Le souffre et le feu qui s’abattent sur la ville s’appliquent à tous, à la ville, aux alentours, ses habitants et la végétation. La pluie diluvienne rend tout stérile.
Une stérilité de la terre, conséquence d’une inversion de la fertilité de celle-ci.
Faut il y avoir une fois encore, une allusion du châtiment concernant la stérilité de l‘acte homosexuel, auxquels se livraient les habitants de Sodome ?
Rappelons que le jugement et la justice, du mal contre le bien, est récurrent dans les écritures. On en dénote après Sodome plusieurs autres ; la tentation du diable dans le désert, le meurtre fratricide de Caïn, le Déluge, les dix plaies d’Égypte et la Tour de Babel, notamment.

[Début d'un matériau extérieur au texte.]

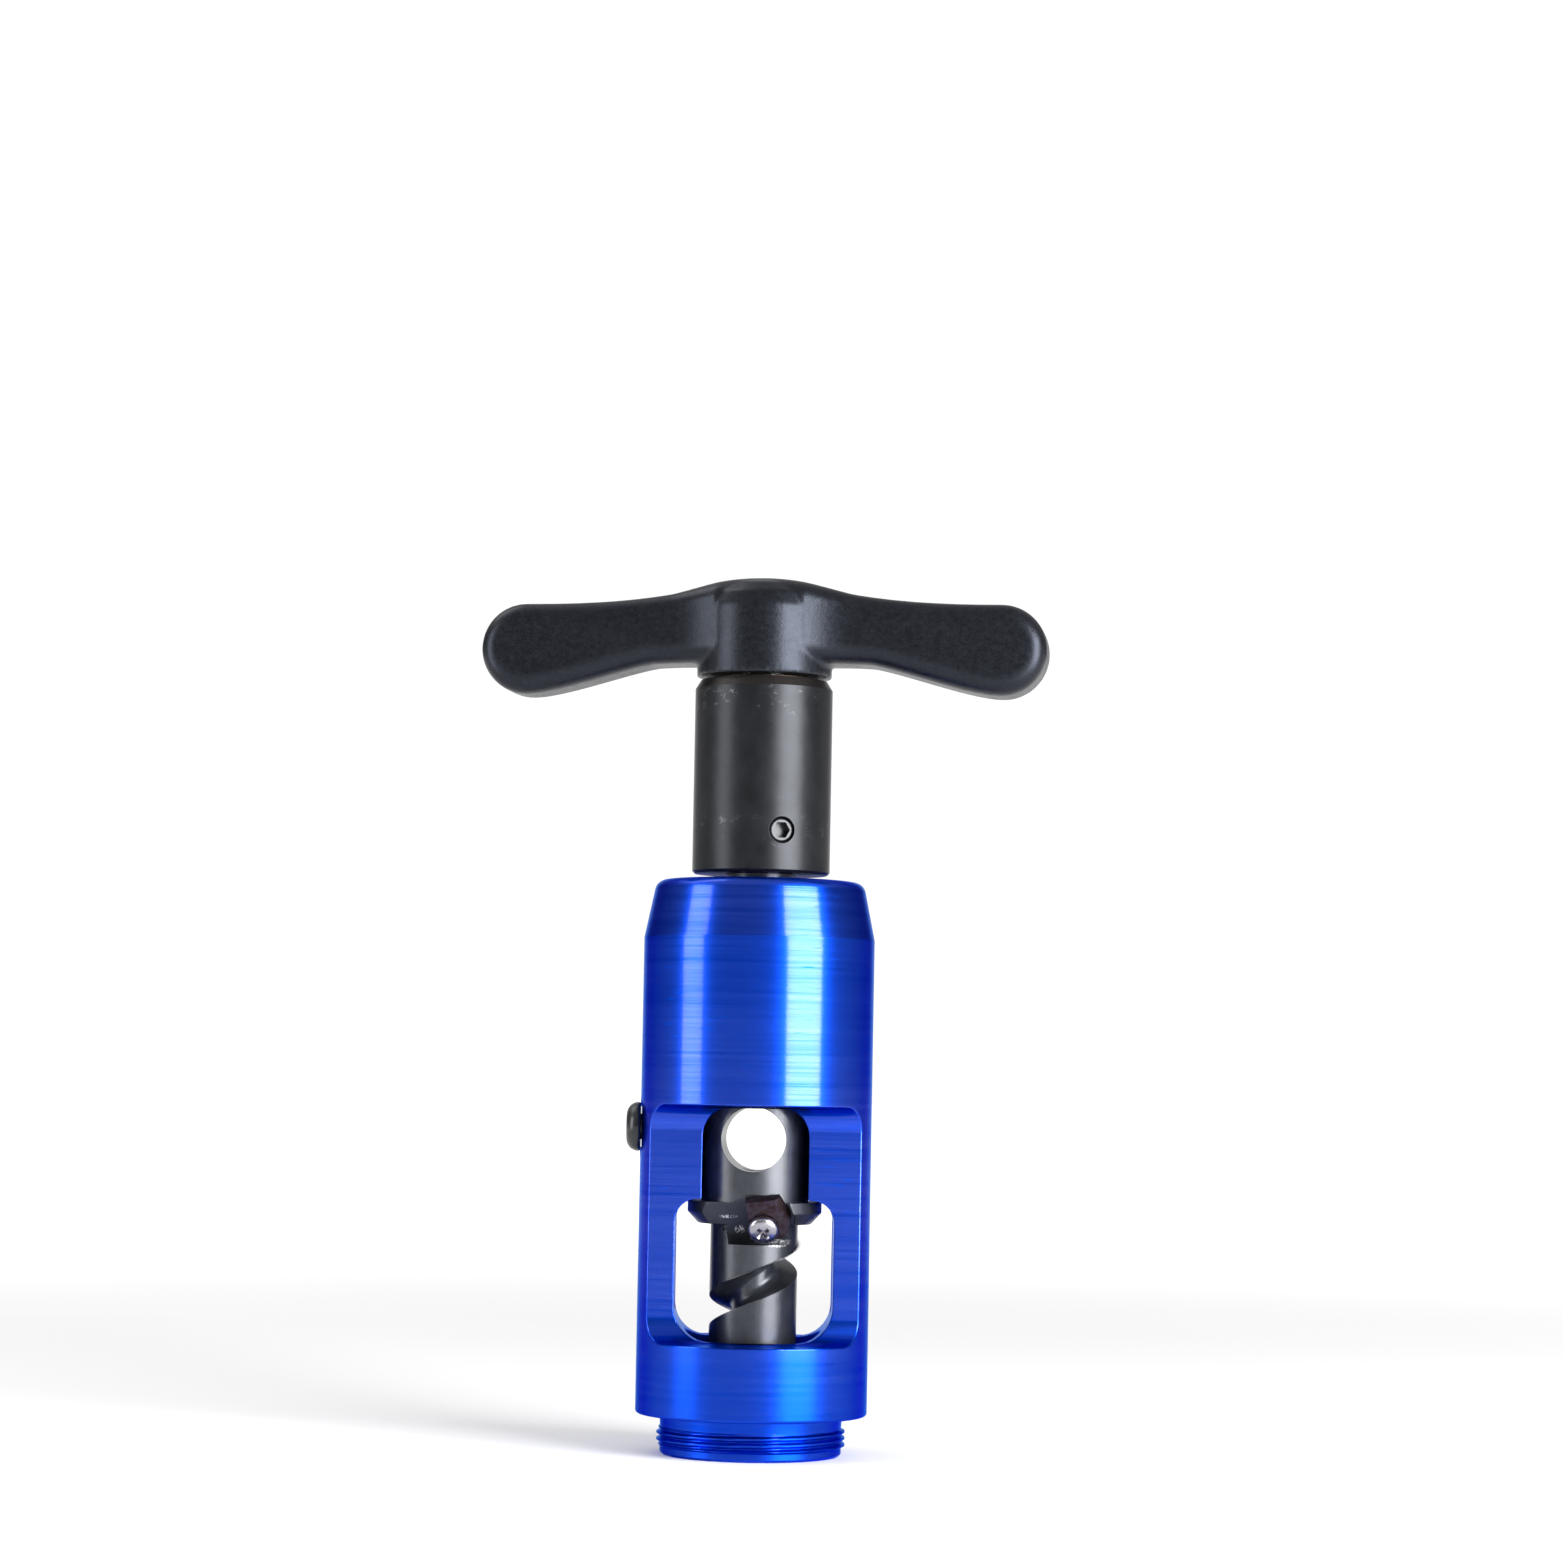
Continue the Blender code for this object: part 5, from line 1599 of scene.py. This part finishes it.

Ici le thème de la punition est central. La punition reste un châtiment toujours ancré dans nos sociétés, sécuritaires, expiatoires, ….mais à y regarder de plus près, il semblerait que ce qui est évoqué, soit le message du choix que nous avons à faire.
Un choix pour ne pas avoir à endurer une punition ou un quelconque châtiment supposé.

Un choix décidé en conscience et en action. La femme de Loth a choisi. Loth lui aussi a choisi.
Ainsi le plus important nous indique ce récit, est comment nous nous déterminons face à la Loi, pour en subir des conséquences positives ou négatives.
Ce message biblique reste toujours pertinent à l’aune de notre XXIème siècle, où l’espérance en une reconstruction personnelle, reste plus que jamais d’actualité.

Ainsi, la dévastation de la cité Sodomite, invite à nous détourner des passions  et des comportements contraires à la nature.
De nos jours, la résurgence de certains ordres intolérants et totalitaires nous inquiète. L’histoire est pourtant promesse d’espoir. Si Sodome est détruite, les survivants Loth et ses filles nous donnent une étincelle  d’espérance.
La libération de Loth symboliserait peut être celle de tout un peuple qui s’éloigne de l’idolâtrie, afin de poursuivre son chemin vers une nouvelle alliance
avec lui-même ou avec une Loi renouvelée. L’histoire  de Sodome laisse également notre imaginaire reconstruire un autre ailleurs, et si possible meilleur.